炭素除去(CDR)事業を手掛ける英リジデュアル(Residual)は10月30日、カーボンクレジット登録機関のレインボー(Rainbow)と提携し、高品質バイオ炭カーボンクレジットの開発を進めると発表した。ICROAが承認するレインボーの標準を活用し、バイオマス廃棄物を高信頼な炭素除去資産へと転換する産業・農業プロジェクトを共同推進する。
リジデュアルは、高品質CDR案件の開発に実績を持つ企業で、今回の連携では廃棄バイオマスを原料とするバイオ炭プロジェクトを立ち上げ、品質保証・スケール化・トレーサビリティの強化を担う。レインボーはプロジェクトの認証・カーボンクレジット発行を支援し、ボランタリーカーボンクレジット市場への流通を加速させる。
この協業は、世界的にバイオ炭需要が急拡大する中での動きだ。CDR.fyiの報告によると、2025年5月までに契約済みのバイオ炭によるCO2除去量は約1,500万トンに達し、2022年以降の契約量は累計300万トンを超えた。需要は依然として供給を上回っており、両社の連携は「信頼性の高い供給源」として市場のボトルネック解消に寄与すると期待される。

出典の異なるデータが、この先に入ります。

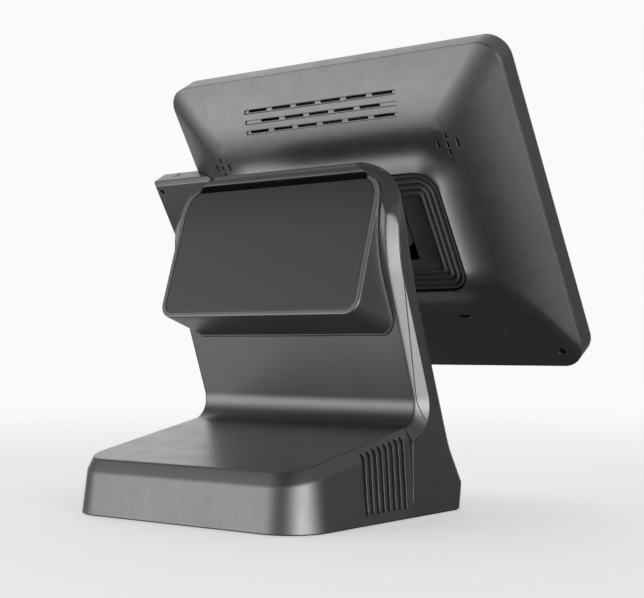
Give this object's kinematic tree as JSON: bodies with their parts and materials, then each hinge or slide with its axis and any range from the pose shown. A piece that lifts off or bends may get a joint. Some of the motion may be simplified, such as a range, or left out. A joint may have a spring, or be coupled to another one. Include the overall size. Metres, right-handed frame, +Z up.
{
  "type": "pos touchscreen terminal",
  "caption": "Countertop sales terminal: wedge base and curved column, tilting touchscreen with side card reader, and a smaller customer display.",
  "frame": {"origin": "on the counter, middle of the base's width, 107.6 mm in from the customer edge, at the middle foot's underside", "axes": "+Z up from the counter; +X to the operator's right, the side of the card reader; the customer is on +Y and the operator on -Y"},
  "size_m": [0.4095, 0.3541, 0.3908],
  "materials": {
    "base_cover": "fine moulded texture, satin",
    "column_customer_cover": "fine moulded texture, satin",
    "column_operator_cover": "fine moulded texture, satin",
    "neck_cover": "fine moulded texture, satin",
    "customer_housing": "fine moulded texture, satin",
    "back_cover": "fine moulded texture, satin",
    "io_door": "fine moulded texture, satin",
    "front_bezel": "fine moulded texture, satin",
    "card_reader_housing": "fine moulded texture, satin",
    "power_button": "satin",
    "speaker_left": "matt",
    "speaker_right": "matt",
    "lcd_panel": "matt",
    "customer_lcd": "matt",
    "mainboard": "solder mask, satin",
    "io_board": "solder mask, satin",
    "customer_driver_board": "solder mask, satin",
    "card_reader_board": "solder mask, satin",
    "hinge_boot": "matt",
    "foot_operator_left": "matt",
    "foot_operator_right": "matt",
    "foot_customer_left": "matt",
    "foot_customer_right": "matt",
    "foot_middle": "matt",
    "touch_glass": "polished, dark behind",
    "customer_glass": "anti-glare, dark behind",
    "base_plate": "zinc-plated sheet steel",
    "power_supply": "folded case, satin",
    "column_spine": "folded sheet, satin",
    "hinge_arm": "satin",
    "hinge_bracket": "satin",
    "hinge_shaft": "ground",
    "hinge_washer_left": "satin",
    "hinge_washer_right": "satin",
    "hinge_nut_left": "zinc plated",
    "hinge_nut_right": "zinc plated",
    "display_chassis": "folded sheet, satin",
    "heatsink": "extruded, satin",
    "solid_state_drive": "satin",
    "magnetic_head": "polished",
    "card_reader_screw": "black zinc",
    "cover_screw_left": "black zinc",
    "cover_screw_right": "black zinc"
  },
  "bodies": {
    "stand": {"base_cover": "base_cover", "column_customer_cover": "column_customer_cover", "column_operator_cover": "column_operator_cover", "neck_cover": "neck_cover", "customer_housing": "customer_housing", "customer_lcd": "customer_lcd", "customer_driver_board": "customer_driver_board", "foot_operator_left": "foot_operator_left", "foot_operator_right": "foot_operator_right", "foot_customer_left": "foot_customer_left", "foot_customer_right": "foot_customer_right", "foot_middle": "foot_middle", "customer_glass": "customer_glass", "base_plate": "base_plate", "power_supply": "power_supply", "column_spine": "column_spine", "hinge_arm": "hinge_arm"},
    "display": {"back_cover": "back_cover", "cover_screw_left": "cover_screw_left", "cover_screw_right": "cover_screw_right", "hinge_boot": "hinge_boot", "front_bezel": "front_bezel", "touch_glass": "touch_glass", "lcd_panel": "lcd_panel", "display_chassis": "display_chassis", "hinge_bracket": "hinge_bracket", "hinge_shaft": "hinge_shaft", "hinge_washer_left": "hinge_washer_left", "hinge_washer_right": "hinge_washer_right", "hinge_nut_left": "hinge_nut_left", "hinge_nut_right": "hinge_nut_right", "mainboard": "mainboard", "heatsink": "heatsink", "solid_state_drive": "solid_state_drive", "io_board": "io_board", "speaker_left": "speaker_left", "speaker_right": "speaker_right", "card_reader_housing": "card_reader_housing", "magnetic_head": "magnetic_head", "card_reader_board": "card_reader_board", "card_reader_screw": "card_reader_screw"},
    "io_door": {"io_door": "io_door"},
    "power_button": {"power_button": "power_button"}
  },
  "joints": [
    {"name": "display_tilt", "type": "hinge", "parent": "stand", "child": "display", "pos_m": [0, -0.13629, 0.24435], "axis": [-1, 0, 0], "range_deg": [-21, 29]},
    {"name": "io_door_hinge", "type": "hinge", "parent": "display", "child": "io_door", "pos_m": [0, -0.22373, 0.12406], "axis": [-1, 0, 0], "range_deg": [0, 75]},
    {"name": "power_button_travel", "type": "slide", "parent": "display", "child": "power_button", "axis": [0, 0.5185, 0.8551], "range_m": [0, 0.0008], "stiffness_N_per_m": 800}
  ]
}
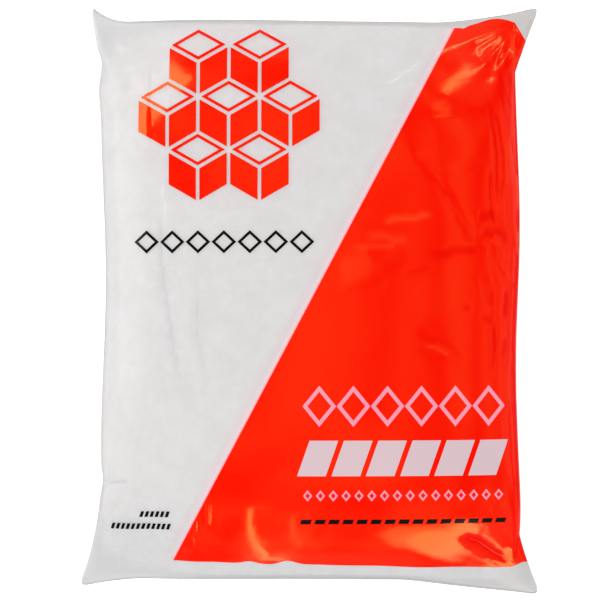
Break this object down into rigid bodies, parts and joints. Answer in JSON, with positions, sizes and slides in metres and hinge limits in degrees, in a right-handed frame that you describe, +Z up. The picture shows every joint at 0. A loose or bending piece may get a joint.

リジデュアルの共同創業者ローラ・フリッチ博士は「高信頼のCDRには、厳格な設計と信頼できるデータ、そして明確なリスク分担が必要だ。レインボーと協働することで、持続的な気候便益を生みつつ効率的に拡大できる」と述べた。
一方、レインボーの共同創業者グレゴワール・ギローダン氏は「当社の使命は、企業の脱炭素戦略に整合する科学的根拠に基づいたカーボンクレジットを発行することだ。Residualとの協力は、CDR市場の信頼性と成長を加速させる」と語った。
レインボーは「次世代型カーボンスタンダード」として透明性と科学的厳密さを重視し、永続的な炭素貯留を実現するプロジェクト支援に注力している。リジデュアルは今後、産業廃棄物やバイオマス由来の炭素除去を「持続的な気候資産」として構築し、企業が安心して購入できる高品質カーボンクレジット供給体制の確立を目指す。